Crucially, "a mutual mistake must be as to a fact, and not as to the legal consequences of the contract into which the parties are entering." Cobalt Multifamily Investors I, LLC v. Bridge Capital (USVI), LLC, No. 06-cv-5738 (KMW) (MHD), 2007 WL 2584926, at *9 (S.D.N.Y. Sept. 7, 2007). As Judge Rakoff noted when faced with an argument similar to the one advanced here:
[The plaintiff] has not identified any language, term, phrase, or clause that was inadvertently omitted... nor has it alleged any mistaken understanding as to any fact that was material to the negotiation or drafting of the EBA. Instead, [the plaintiff] merely contends that the language that the parties mutually agreed to in the EBA is at variance with the parties' intent, belief and agreement.' In other words, [the plaintiff] claims that it misunderstood the legal effect of the EBA's language. In such circumstances, reformation is not available.
Compania Embotelladora Del Pacifico, S.A. v. Pepsi Cola Co., 607 F.Supp.2d 600. 604 (S.D.N.Y. 2009) (emphasis added).

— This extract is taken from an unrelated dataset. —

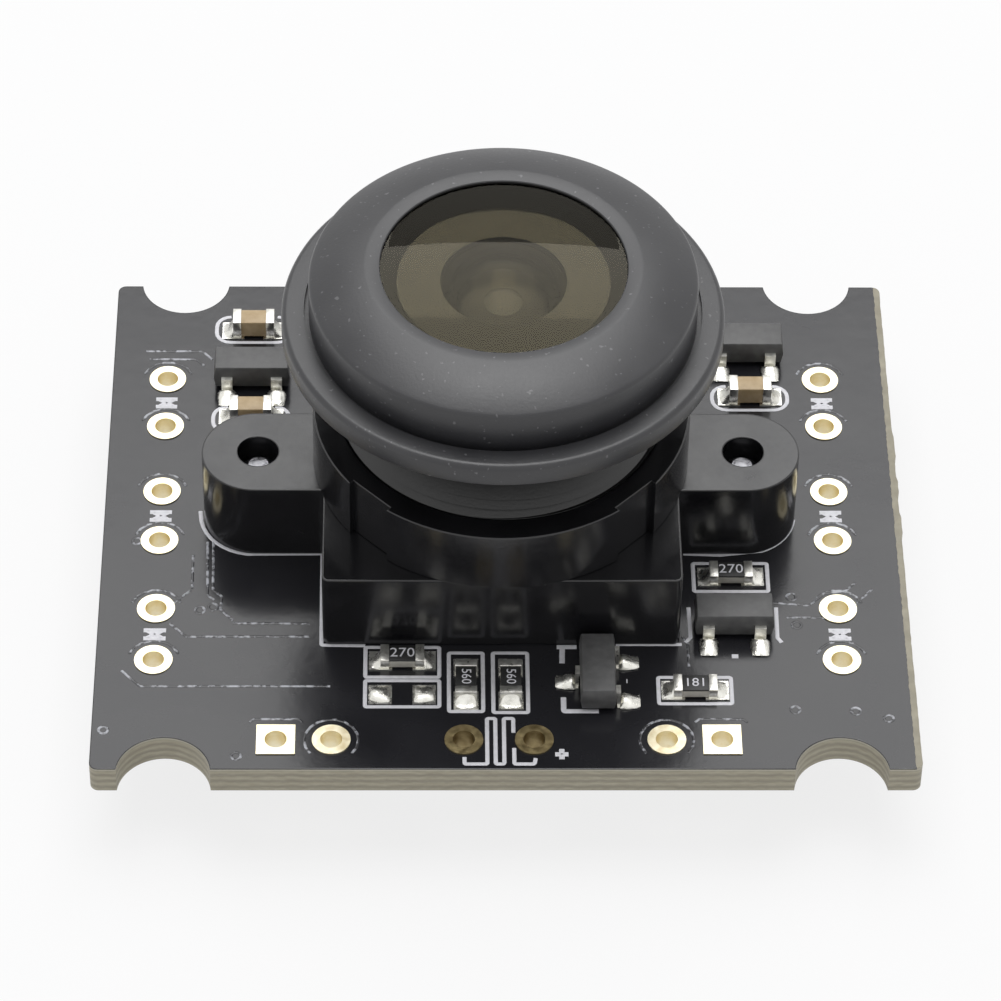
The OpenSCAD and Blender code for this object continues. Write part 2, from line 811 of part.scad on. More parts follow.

Plaintiff has simply not met its high burden of demonstrating mutual mistake, and in fact has put forth no evidence of mutual mistake. Nowhere does Plaintiff assert that the parties orally agreed to a contract that excluded the phrase "or indemnity" - the meaning of which forms the key dispute at issue here. Nor does it appear Plaintiff could, given the lack of any evidence of such agreement and the fact that evidence submitted in conjunction with the parties' summary judgment motions indicates that many of the contract's terms were negotiated and that the contract went back and forth between the parties. ( See Doc. No. 56, Ex. 54.) Rather, Plaintiff appears to assert that the parties "misunderstood the legal effect" of that phrase and its interaction with the subrogation provision. Compania Embotelladora Del Pacifico, 607 F.Supp.2d at 604 (emphasis added). This is, of course, no basis for reformation, and amendment of the sort contemplated by Plaintiff would thus be futile.
B. Undue Delay and Prejudice
In any event, Plaintiff's motion must also be denied on grounds of undue delay and the prejudice it would cause Defendant. "The court plainly has discretion... to deny leave to amend where the motion is made after an inordinate delay, no satisfactory explanation is offered for the delay, and the amendment would prejudice the defendant." Cresswell v. Sullivan & Cromwell, 922 F.2d 60, 72 (2d Cir. 1990). In its amended answer, filed on April 9, 2013, Defendant asserted its defense that the indemnification-related provision of the contract limited any liability to the amount in excess of indemnification obligations owed by third parties. (Doc. No. 18.) If Plaintiff believed there was a mutual mistake as to this provision of the contract, it could have filed a motion to amend the complaint at that point, instead of waiting more than two years - after the Court's Summary Judgment Order - to make such a request. There is simply no reason for the delay. At the very least, Plaintiff was on notice as of April 2013 that Defendant disagreed as to the meaning of the contract (notwithstanding the fact that, as noted above, such a disagreement as to language's meaning does not amount to a "mistake"). Moreover, although Plaintiff asserts that Defendant would not be prejudiced if the Court granted leave to amend, this is plainly untrue. The parties obviously incurred a great deal of expense briefing cross-motions for summary judgment - motions that could have included Plaintiff's reformation claim if Plaintiff had amended the complaint earlier. Indeed, there is a high likelihood that Defendant would seek to file a new motion for summary judgment if Plaintiff were permitted to amend the complaint at this late stage, further delaying this litigation and leading to substantial additional expenses. Additionally, although Plaintiff believes that it would not need any more discovery on the reformation issue (PML at 2), Defendant disagrees, and contends that more discovery would be necessary, delaying the resolution of this case even more and adding additional expense (Opp'n at 3). The Court agrees, and finds that Defendant would be prejudiced by Plaintiff's substantial and inexcusable delay in bringing this request to amend the complaint so late in these proceedings.
Accordingly, for the reasons set forth above, IT IS HEREBY ORDERED THAT Plaintiff's motion to amend the complaint is deemed made and DENIED. The Clerk of the Court is respectfully directed to terminate the motion pending at docket entry number 71.